How to assess AML control weaknesses properly

A useful review goes beyond asking whether a control exists. It should test whether the control is risk-based, consistently applied, evidenced clearly and capable of standing up to independent scrutiny. File reviews, walkthroughs, data analysis, escalation testing and governance assessment all matter because weaknesses often sit in the joins between teams rather than in one isolated step.

It also helps to distinguish between isolated errors and systemic weaknesses. A single incomplete file may point to staff oversight. Twenty files with the same omission usually point to a design or supervision issue. That distinction is critical when setting remediation priorities and deciding what regulators are likely to view as material.

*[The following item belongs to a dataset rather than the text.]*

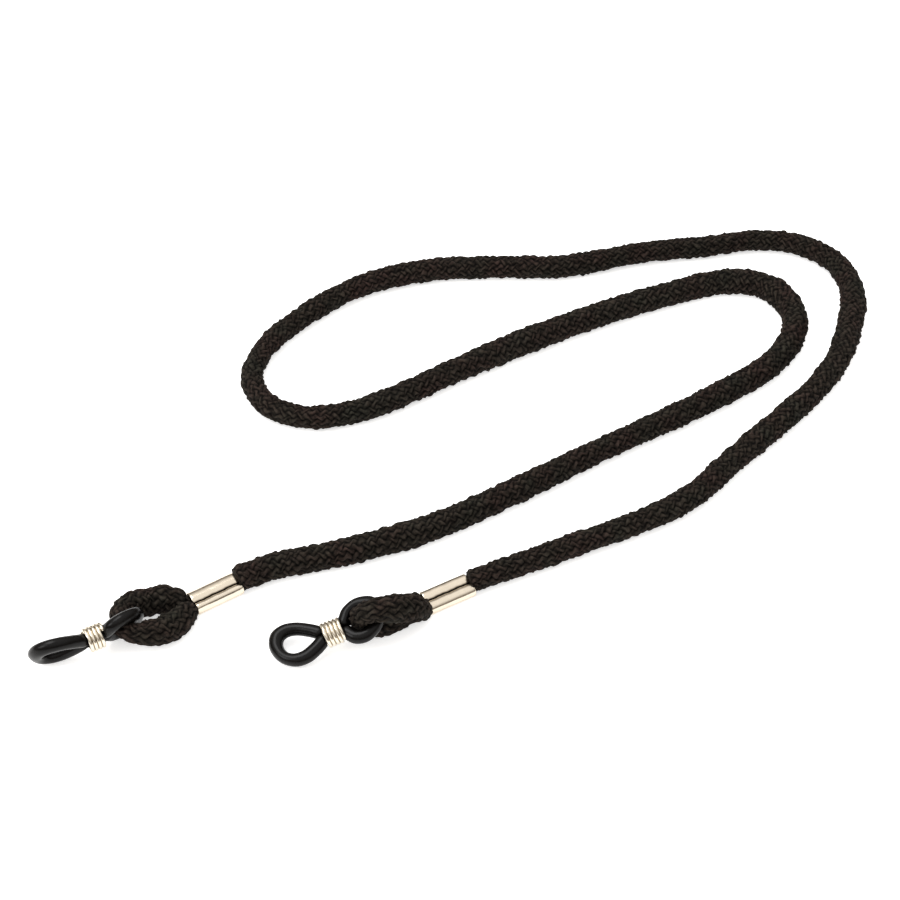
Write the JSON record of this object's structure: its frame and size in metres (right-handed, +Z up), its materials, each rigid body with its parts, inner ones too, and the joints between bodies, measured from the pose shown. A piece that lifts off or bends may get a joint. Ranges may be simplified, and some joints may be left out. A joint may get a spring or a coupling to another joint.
{
  "type": "eyeglass retainer strap",
  "caption": "Knitted round neck cord with a crimped metal ferrule, cord eye, rubber temple loop and sliding wire coil at each end; keeps a pair of glasses round the neck.",
  "frame": {"origin": "on the surface that the strap lies on, under the middle of the two end fittings' box", "axes": "+X along the strap's long runs, from the end fittings towards the far bend; +Y from the right end towards the left end; +Z up from the surface"},
  "size_m": [0.2053, 0.097, 0.0117],
  "materials": {
    "knitted_cord": "black knitted polyester round cord, matt with a faint warm sheen",
    "ferrule_nickel": "bright nickel-plated sheet, rolled and crimped",
    "loop_rubber": "black moulded rubber, smooth semi-gloss",
    "coil_nickel": "bright nickel-plated spring wire"
  },
  "bodies": {
    "cord": {"strap_cord": "knitted_cord", "left_cord_eye": "knitted_cord", "right_cord_eye": "knitted_cord", "left_clamped_strand": "knitted_cord", "left_clamped_tail": "knitted_cord", "right_clamped_strand": "knitted_cord", "right_clamped_tail": "knitted_cord", "left_ferrule": "ferrule_nickel", "right_ferrule": "ferrule_nickel"},
    "left_loop": {"left_rubber_loop": "loop_rubber"},
    "right_loop": {"right_rubber_loop": "loop_rubber"},
    "left_coil": {"left_wire_coil": "coil_nickel"},
    "right_coil": {"right_wire_coil": "coil_nickel"}
  },
  "joints": [
    {"name": "left_loop_swing", "type": "hinge", "parent": "cord", "child": "left_loop", "pos_m": [-0.02204, 0.0116, 0.00465], "axis": [0.0637, 0.9113, 0.4067], "range_deg": [-110, 110]},
    {"name": "right_loop_swing", "type": "hinge", "parent": "cord", "child": "right_loop", "pos_m": [0.01639, -0.01268, 0.00542], "axis": [-0.2525, -0.0724, 0.9649], "range_deg": [-110, 110]},
    {"name": "left_coil_slide", "type": "slide", "parent": "left_loop", "child": "left_coil", "axis": [-0.9976, 0.0698, 0], "range_m": [0, 0.003], "deforming": ["left_rubber_loop"]},
    {"name": "right_coil_slide", "type": "slide", "parent": "right_loop", "child": "right_coil", "axis": [-0.9366, 0.2686, -0.225], "range_m": [0, 0.003], "deforming": ["right_rubber_loop"]}
  ]
}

For firms operating in higher-risk or highly scrutinised sectors, independent challenge can be particularly valuable. Complipal typically sees the strongest outcomes where businesses treat controls as operational safeguards, not just compliance artefacts. That mindset produces better evidence, better decisions and fewer unpleasant surprises during reviews.

The practical aim is not perfection. It is a framework that can identify risk early, support defensible decisions and improve as business conditions change. If your controls rely on workarounds, individual memory or unexplained exceptions, that is usually the point at which a weakness stops being minor and starts becoming expensive. The best time to fix it is before an auditor, regulator or investigator is the one to point it out.